I laid there in the hospital bed, just learning I would be having an emergency cesarean section. My first delivery was natural and I never anticipated things going any other way with my second pregnancy.
I was already crushed simply because I had invested so much time in preparing for my natural labour and delivery. I was just coming to terms with the fact that there was no other choice. I needed to do what was best for baby and myself. That’s when a loving family member walked in and said “Oh this is just awful. I was praying you would not have to get a c-section. Nobody wants a c-section.” The flood gates broke and I sobbed uncontrollably.
Was I a bad mum for having to get a c-section? Was I less of a mother because of how my baby was being delivered? It was the worst thing that could have been said to me at that very vulnerable moment. Trust me, there are plenty more things I heard over the following days and months. Let me spare you the foot-in-mouth moment and share with you what not to say to a c-section mum.
1. “At least you won’t have to go through labour.”
Actually, this is wrong. With my second pregnancy that ended in an emergency c-section, we were unaware it would be needed. My baby flipped last minute turning breech. I laboured for hours the entire day before, all through the night and the next day until I went into the hospital. With my third child, a scheduled c-section, I went into labour early the day before and waited it out at the hospital until the following morning for surgery. I was very dilated and refused an epidural because I knew more medication was to come during surgery. Trust me, I have laboured with each.
2. “I’m having a hard time deciding who I want in the delivery room with me.”

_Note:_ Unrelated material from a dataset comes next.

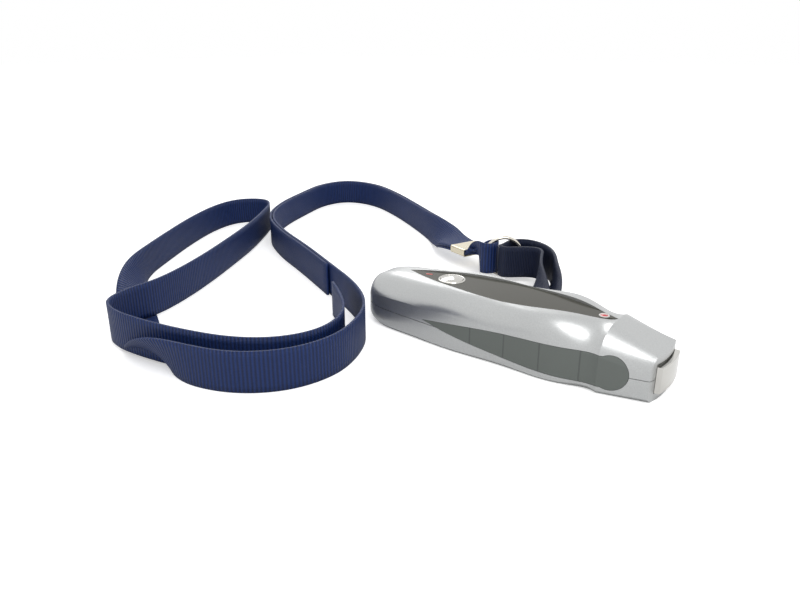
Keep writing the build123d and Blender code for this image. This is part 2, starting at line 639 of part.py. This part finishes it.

That must be a very nice problem to have. C-section mums do not get to pick and choose who comes in the surgery room with us. We get one person and for most we can’t record or take pictures until after baby is in recovery area with us. We don’t get to have someone in there taking pictures at most hospitals, or have loving family members cheering us on. I remember crying over the time I wanted my husband and my best friend with me only to find out it wasn’t allowed in the operating room.